Hatfield seems to be arguing that the fault for the so-called rapechants lies in young men (he ignores the fact that quite a few women joined merrily in, by all accounts) and specifically, and inadequate supervision during the type of initiations one sees at events like FROSH week. Liminal moments, moments of stepping through a threshold in young people’s lives, like the entrance to university  from high school are the time when young people require the help of elders to achieve the transition to the next stage. All well and good. There’s not much new here.

Then he takes a turn that is not astonishing especially, but woefully ignorant. Check it out:

Formal, grounded, intentional, and community-based rites of passage led by skilled elders and guides are virtually non-existent in Canada at this time.

This is sort of…. what the hell is this? I mean, Jewish people exist, right? First Nations people still practice in Canada? I get that he means “modern western cultures” but…dude. No.

This:

This is highly dangerous, something our ancestors were all too aware of.  As well known mythologist Michael Meade has famously stated: “If the fires that innately burn inside youths are not intentionally and lovingly added to the hearth of community, they will burn down the structures of culture, just to feel the warmth.”

Of particular concern is the potent fiery sexual energy of youth, and in particular of male youth.  In my work as a masculinity educator and rites of passage practitioner I see that fire in boys and young men, and they have taught me so much about how much energy, care and commitment is required to build a safe container for that fire to burn with meaning, insight and growth.

As a “masculinity” educator (I’m sorry, that has to go in quotes, it’s too much) he is drawing a parallel between these events at UBC and “the potent fiery sexual energy of youth”? Is it the chanting? I mean, head to a political rally or any leadership convention – it may be sexual energy, I guess, but it’s not confined to youth and certainly not just male youth. Or boys, as some people refer to them.

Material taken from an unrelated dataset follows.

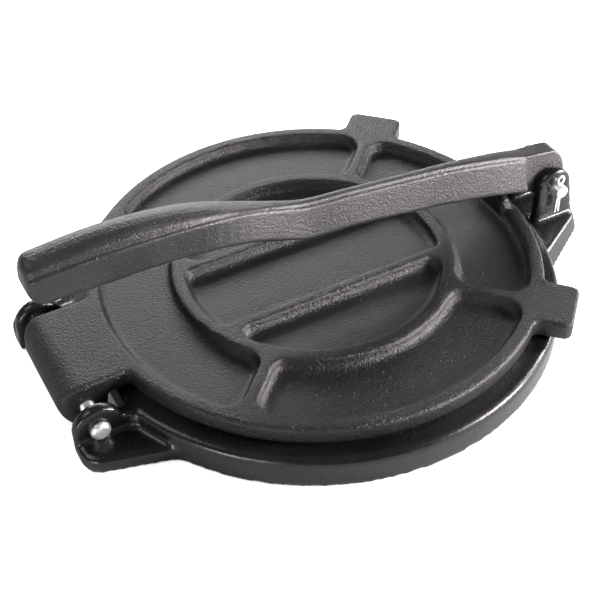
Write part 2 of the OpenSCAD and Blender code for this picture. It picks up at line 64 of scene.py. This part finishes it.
# Base casting
# One iron casting: a shallow round pan turned upside down, with two hinge ears on the left
# and a fork for the lever on the right. It is shaken out of a sand mould and coated satin black.
def noise(tree, where, scale, detail, roughness=0.5):
    node = tree.nodes.new("ShaderNodeTexNoise")
    node.inputs["Scale"].default_value = scale
    node.inputs["Detail"].default_value = detail
    node.inputs["Roughness"].default_value = roughness
    tree.links.new(where, node.inputs["Vector"])
    return node.outputs["Fac"]


def spread(tree, value, low, high, new_low, new_high):
    node = tree.nodes.new("ShaderNodeMapRange")
    node.interpolation_type = "SMOOTHSTEP"
    tree.links.new(value, node.inputs["Value"])
    for name, number in (("From Min", low), ("From Max", high), ("To Min", new_low), ("To Max", new_high)):
        node.inputs[name].default_value = number
    return node.outputs["Result"]


def combine(tree, operation, a, b):
    node = tree.nodes.new("ShaderNodeMath")
    node.operation = operation
    for socket, value in zip(node.inputs, (a, b)):
        if isinstance(value, (int, float)):
            socket.default_value = value
        else:
            tree.links.new(value, socket)
    return node.outputs[0]


def sand_grain():
    """The skin that sand leaves on iron: grains, pits, low waves and patches of shine."""
    group = bpy.data.node_groups.new("sand_grain", "ShaderNodeTree")
    for name, value in (("Grain", 1.0), ("Waves", 1.0)):
        group.interface.new_socket(name, in_out="INPUT", socket_type="NodeSocketFloat").default_value = value
    for name in ("Height", "Gloss", "Shade"):
        group.interface.new_socket(name, in_out="OUTPUT", socket_type="NodeSocketFloat")
    given = group.nodes.new("NodeGroupInput")
    made = group.nodes.new("NodeGroupOutput")
    place = group.nodes.new("ShaderNodeTexCoord").outputs["Object"]
    fine = noise(group, place, 2400, 2)
    coarse = noise(group, place, 900, 3, 0.6)
    waves = noise(group, place, 70, 2)
    patches = noise(group, place, 22, 4, 0.6)
    pits = spread(group, noise(group, place, 800, 1), 0.62, 0.74, 0, 1)
    grain = combine(group, "ADD", combine(group, "MULTIPLY", fine, 0.35), coarse)
    grain = combine(group, "SUBTRACT", grain, combine(group, "MULTIPLY", pits, 0.3))
    grain = combine(group, "MULTIPLY", grain, given.outputs["Grain"])
    waves = combine(group, "MULTIPLY", waves, given.outputs["Waves"])
    height = combine(group, "ADD", grain, combine(group, "MULTIPLY", waves, 0.9))
    group.links.new(height, made.inputs["Height"])
    patchy = combine(group, "MULTIPLY", patches, 0.6)
    gloss = combine(group, "ADD", patchy, combine(group, "MULTIPLY", coarse, 0.4))
    group.links.new(gloss, made.inputs["Gloss"])
    group.links.new(patches, made.inputs["Shade"])
    return group


grain_group = sand_grain()
sand_depth = 0.2 * MM


def black_iron(name, grain, waves, low_rough, high_rough, dark, light):
    """Satin black iron, coarser or finer in grain and shinier or duller by the mould it left."""
    material = bpy.data.materials.new(name)
    material.use_nodes = True
    tree = material.node_tree
    shader = tree.nodes["Principled BSDF"]
    grains = tree.nodes.new("ShaderNodeGroup")
    grains.node_tree = grain_group
    grains.inputs["Grain"].default_value = grain
    grains.inputs["Waves"].default_value = waves
    bump = tree.nodes.new("ShaderNodeBump")
    bump.inputs["Strength"].default_value = 1
    bump.inputs["Distance"].default_value = sand_depth
    tree.links.new(grains.outputs["Height"], bump.inputs["Height"])
    tree.links.new(bump.outputs["Normal"], shader.inputs["Normal"])
    rough = spread(tree, grains.outputs["Gloss"], 0.35, 0.65, low_rough, high_rough)
    tree.links.new(rough, shader.inputs["Roughness"])
    colour = tree.nodes.new("ShaderNodeMix")
    colour.data_type = "RGBA"
    tree.links.new(spread(tree, grains.outputs["Shade"], 0.35, 0.65, 0, 1), colour.inputs["Factor"])
    colour.inputs["A"].default_value = (*dark, 1)
    colour.inputs["B"].default_value = (*light, 1)
    tree.links.new(colour.outputs["Result"], shader.inputs["Base Color"])
    shader.inputs["Specular Tint"].default_value = (1, 0.93, 0.96, 1)
    return material


def cast(node, name, voxel, passes, material):
    """A casting of the CAD part as the foundry pours it: every edge and inner corner softened."""
    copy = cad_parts[node].data.copy()
    mesh = bmesh.new()
    mesh.from_mesh(copy)
    bmesh.ops.remove_doubles(mesh, verts=mesh.verts, dist=0.002 * MM)
    mesh.to_mesh(copy)
    mesh.free()
    piece = bpy.data.objects.new(name, copy)
    bpy.context.scene.collection.objects.link(piece)
    remesh = piece.modifiers.new("remesh", "REMESH")
    remesh.mode = "VOXEL"
    remesh.voxel_size = voxel
    soften = piece.modifiers.new("soften", "SMOOTH")
    soften.factor = 0.5
    soften.iterations = passes
    graph = bpy.context.evaluated_depsgraph_get()
    shaped = bpy.data.meshes.new_from_object(piece.evaluated_get(graph))
    piece.modifiers.clear()
    piece.data = shaped
    shaped.shade_smooth()
    shaped.materials.clear()
    shaped.materials.append(material)
    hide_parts(node)
    return piece


base_iron = black_iron("base_iron", 0.3, 0.6, 0.22, 0.34, (0.0060, 0.0055, 0.0058), (0.0100, 0.0092, 0.0098))
base = cast("base", "base_casting", 1.1 * MM, 8, base_iron)
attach(base, "base")

# Top plate casting
# A round iron plate that swings on the hinge pin, with a wide block at the hinge, two lugs at
# the front corners, and a raised rim, ring, spokes and bars on top that stiffen it.
plate_iron = black_iron("plate_iron", 2.6, 0.8, 0.28, 0.41,
                        (0.0055, 0.0051, 0.0054), (0.0095, 0.0087, 0.0093))
plate = cast("top_plate", "top_plate_casting", 0.95 * MM, 3, plate_iron)
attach(plate, "top_plate")

# Lever casting
# The long iron lever pivots between the fork's ears. Its knuckle is cast thin, the bar is
# tapered, and it sweeps up into a broad grip that is hollow underneath.
# The lever's colour is the same satin black as the base and plate, made about three times lighter: the
# lightening is a painted reflection of the white surroundings on its flank.
lever_iron_painted_sheen = black_iron("lever_iron_painted_sheen", 1.4, 0.5, 0.30, 0.42, (0.019, 0.018, 0.0188), (0.030, 0.028, 0.0295))
lever = cast("lever", "lever_casting", 0.5 * MM, 3, lever_iron_painted_sheen)
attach(lever, "lever")


# Pins and split pins
# Bright zinc-plated steel: two domed-head pins through the castings, each kept in by a split
# pin of bent wire through a cross hole in its tail.
def bright_steel():
    material = bpy.data.materials.new("bright_steel")
    material.use_nodes = True
    tree = material.node_tree
    shader = tree.nodes["Principled BSDF"]
    shader.inputs["Metallic"].default_value = 0.8
    place = tree.nodes.new("ShaderNodeTexCoord").outputs["Object"]
    stain = noise(tree, place, 400, 3)
    tree.links.new(spread(tree, stain, 0.3, 0.7, 0.30, 0.46), shader.inputs["Roughness"])
    colour = tree.nodes.new("ShaderNodeMix")
    colour.data_type = "RGBA"
    tree.links.new(spread(tree, noise(tree, place, 150, 2), 0.35, 0.65, 0, 1), colour.inputs["Factor"])
    colour.inputs["A"].default_value = (0.74, 0.74, 0.75, 1)
    colour.inputs["B"].default_value = (0.90, 0.90, 0.91, 1)
    tree.links.new(colour.outputs["Result"], shader.inputs["Base Color"])
    bump = tree.nodes.new("ShaderNodeBump")
    bump.inputs["Strength"].default_value = 0.2
    bump.inputs["Distance"].default_value = 0.05 * MM
    tree.links.new(noise(tree, place, 2500, 2), bump.inputs["Height"])
    tree.links.new(bump.outputs["Normal"], shader.inputs["Normal"])
    return material


def split_pin(name, node, place, turn):
    """One bent wire: a long eye above the pin, its neck in the cross hole, and two legs below."""
    curve = bpy.data.curves.new(name, "CURVE")
    curve.dimensions = "3D"
    curve.resolution_u = 6
    curve.bevel_depth = wire_radius
    curve.bevel_resolution = 4
    curve.use_fill_caps = True
    wire = curve.splines.new("BEZIER")
    leg = [(0.95, -12.6), (0.75, -6.5), (0.6, -3.4), (0.6, 3.2), (1.75, 5.6)]
    eye_top = (0, 7.9)
    run = [(-x, z) for x, z in leg] + [eye_top] + leg[::-1]
    wire.bezier_points.add(len(run) - 1)
    for point, (x, z) in zip(wire.bezier_points, run):
        point.co = (x * MM, 0, z * MM)
        point.handle_left_type = point.handle_right_type = "AUTO"
    piece = bpy.data.objects.new(name, curve)
    bpy.context.scene.collection.objects.link(piece)
    graph = bpy.context.evaluated_depsgraph_get()
    mesh = bpy.data.meshes.new_from_object(piece.evaluated_get(graph))
    bpy.data.objects.remove(piece)
    mesh.transform(Matrix.Translation(place) @ Matrix.Rotation(turn, 4, "Y"))
    mesh.shade_smooth()
    mesh.materials.clear()
    mesh.materials.append(steel)
    piece = bpy.data.objects.new(name, mesh)
    bpy.context.scene.collection.objects.link(piece)
    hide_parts(node)
    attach(piece, "base")


def headed_pin(name, node, radius, head_radius, start, length, way):
    """A turned pin along Y: a domed head, a plain shank and a chamfered end."""
    mesh = bmesh.new()
    along = Matrix.Rotation(radians(-90) * way, 4, "X")
    head = (head_radius, -head_height, 0, -head_height, head_dome, 8)
    shank = (radius, 0, length, length, end_chamfer, 2)
    for ring_radius, low, high, tip, softening, steps in (head, shank):
        middle = Vector(start) + Vector((0, way * (low + high) / 2, 0))
        bmesh.ops.create_cone(mesh, cap_ends=True, segments=64, radius1=ring_radius, radius2=ring_radius,
                              depth=high - low, matrix=Matrix.Translation(middle) @ along)
        tip_y = start[1] + way * tip
        rim = [edge for edge in mesh.edges if all(abs(v.co.y - tip_y) < 0.01 * MM for v in edge.verts)]
        bmesh.ops.bevel(mesh, geom=rim, offset=softening, segments=steps, profile=0.5,
                        affect="EDGES", material=-1)
    data = bpy.data.meshes.new(name)
    mesh.to_mesh(data)
    mesh.free()
    data.shade_smooth()
    data.materials.append(steel)
    piece = bpy.data.objects.new(name, data)
    bpy.context.scene.collection.objects.link(piece)
    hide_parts(node)
    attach(piece, "base")


steel = bright_steel()
pin_radius = 3.2 * MM
head_height = 2.6 * MM
head_dome = 2.0 * MM
end_chamfer = 0.6 * MM
wire_radius = 0.62 * MM
hinge_head = Vector((-121.55, -37.6, 12)) * MM
hinge_cross_hole = Vector((-121.55, 40.25, 12)) * MM
lever_head = Vector((118.95, 12.7, 26.4)) * MM
lever_cross_hole = Vector((118.95, -15.35, 26.4)) * MM
headed_pin("hinge_pin_turned", "hinge_pin", pin_radius, 4.3 * MM, hinge_head, 80.5 * MM, 1)
headed_pin("lever_pin_turned", "lever_pin", pin_radius, 4.5 * MM, lever_head, 30.7 * MM, -1)
split_pin("hinge_split_pin_bent", "hinge_split_pin", hinge_cross_hole, radians(-102))
split_pin("lever_split_pin_bent", "lever_split_pin", lever_cross_hole, 0)


# Floor and light
# A white sweep under five soft studio lamps: a long one behind, one overhead, and three low
# ones that draw the highlights along the rims, the lever's flank and the hinge.
def area_lamp(name, position, target, size, power):
    data = bpy.data.lights.new(name, "AREA")
    data.shape = "RECTANGLE"
    data.size, data.size_y = size
    data.energy = power
    lamp = bpy.data.objects.new(name, data)
    lamp.location = position
    lamp.rotation_euler = (Vector(target) - Vector(position)).to_track_quat("-Z", "Y").to_euler()
    bpy.context.scene.collection.objects.link(lamp)


area_lamp("behind", (0.28, 0.92, 0.36), (0, 0.05, 0), (0.9, 0.25), 8)
area_lamp("overhead", (-0.55, 0.25, 0.75), (-0.08, 0, 0), (0.5, 0.4), 2.0)
area_lamp("front", (0.68, -0.60, 0.28), (0.02, 0, 0.03), (0.3, 0.2), 19)
area_lamp("left", (-0.75, -0.45, 0.12), (-0.1, 0, 0.02), (0.3, 0.15), 2.5)
area_lamp("right", (0.80, -0.12, 0.30), (0.05, 0, 0), (0.15, 0.4), 9)

floor_mesh = bmesh.new()
bmesh.ops.create_grid(floor_mesh, x_segments=1, y_segments=1, size=3)
bmesh.ops.translate(floor_mesh, vec=(0, 0, -0.3 * MM), verts=floor_mesh.verts)
floor_data = bpy.data.meshes.new("floor")
floor_mesh.to_mesh(floor_data)
floor_mesh.free()
floor = bpy.data.objects.new("floor", floor_data)
bpy.context.scene.collection.objects.link(floor)
floor_material = bpy.data.materials.new("white_sweep")
floor_material.use_nodes = True
floor_tree = floor_material.node_tree
floor_shader = floor_tree.nodes["Principled BSDF"]
floor_shader.inputs["Base Color"].default_value = (0.9, 0.9, 0.9, 1)
floor_shader.inputs["Roughness"].default_value = 0.9
floor_shader.inputs["Emission Color"].default_value = (1, 1, 1, 1)
seen = floor_tree.nodes.new("ShaderNodeLightPath").outputs["Is Camera Ray"]
# Ambient occlusion dims the camera-seen glow of the floor near and under the castings and in the gaps
# between them: a painted contact shadow.
shade = floor_tree.nodes.new("ShaderNodeAmbientOcclusion")
shade.samples = 8
shade.inputs["Distance"].default_value = 28 * MM
painted_shadow_mask = combine(floor_tree, "MULTIPLY", seen, shade.outputs["AO"])
glow_with_painted_shadow = combine(floor_tree, "MULTIPLY", painted_shadow_mask, 1.9)
floor_tree.links.new(glow_with_painted_shadow, floor_shader.inputs["Emission Strength"])
floor_data.materials.append(floor_material)

world = bpy.data.worlds.new("studio")
world.use_nodes = True
world_tree = world.node_tree
rays = world_tree.nodes.new("ShaderNodeLightPath")
world_light = world_tree.nodes["Background"]
world_light.inputs["Color"].default_value = (1, 1, 1, 1)
backdrop_seen = combine(world_tree, "MULTIPLY", rays.outputs["Is Camera Ray"], 0.94)
backdrop_mirrored = combine(world_tree, "MULTIPLY", rays.outputs["Is Glossy Ray"], 0.12)
backdrop = combine(world_tree, "ADD", backdrop_seen, backdrop_mirrored)
backdrop = combine(world_tree, "ADD", backdrop, 0.05)
world_tree.links.new(backdrop, world_light.inputs["Strength"])
bpy.context.scene.world = world
bpy.context.scene.view_settings.view_transform = "Standard"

And it’s never a good idea to leave the impression you’re a dilettante:

Even a quick glance at anthropological literature about rites of passage for youth in traditional societies quickly underscores the foundational importance traditional societies placed on the development of grounded, motivated, skillful and community minded adults. The severity of the lessons matched the life and death importance to the community of renewing itself by turning self-centered children into community- minded, responsible adults.

What’s left unsaid here, of course, is that we don’t live in a traditional society and that one does not have to learn the lessons of survival or die in an effort to feed yourself. It’s always dangerous to use anthropology to make arguments from nature, which it seems like he is doing. The implicit assumption here is that it is smarter, better for everyone and perfectly apropos to adopt/adapt the types of rituals and ceremonies in traditional societies to the modern world. Written out like that, it seems ridiculous.

Perhaps I am being thick. But I don’t see any reference to reaching out to young people *before* they need these rites of initiation. By the time a child is 18 – they know the score. They have probably both experienced and perpetrated sexism and if they are women, there is an excellent chance they have been sexually assaulted or raped.

The issue is not, in my opinion, that an “unfortunate” and “unseemly” chant was re-sung for the nth time at an institution dedicated to the elite and the status quo. The issue is that the culture implicitly supports these attitudes throughout the schooling process, at home and in popular culture.

Until these patriarchal attitudes are pulled into the light early on, called out, analyzed, examined and re-examined and children are modeled the kind of behaviour that doesn’t, for example, think chants like these are edgy or suitable for singing but only on buses, where women who are raped are not questioned as to the length of their skirts, where they were walking, if they’d had anything to drink, ad nauseum, eliminating rape chants, though a good idea, is nothing but a pathetic bandaid.

What I want to see is zero tolerance for this on campus, sexual assault taken seriously and education of men and boys around consent culture – yes means yes, not no means no.

What I most want to see is elementary and secondary education becoming so effective that the children lead their elders in detoxifying this culture. Most adults have no clue beyond a few basic ideas and under stress revert to victim blaming and shaming and worrying about ruined employment opportunities for those perpetrating gang rapes, for example.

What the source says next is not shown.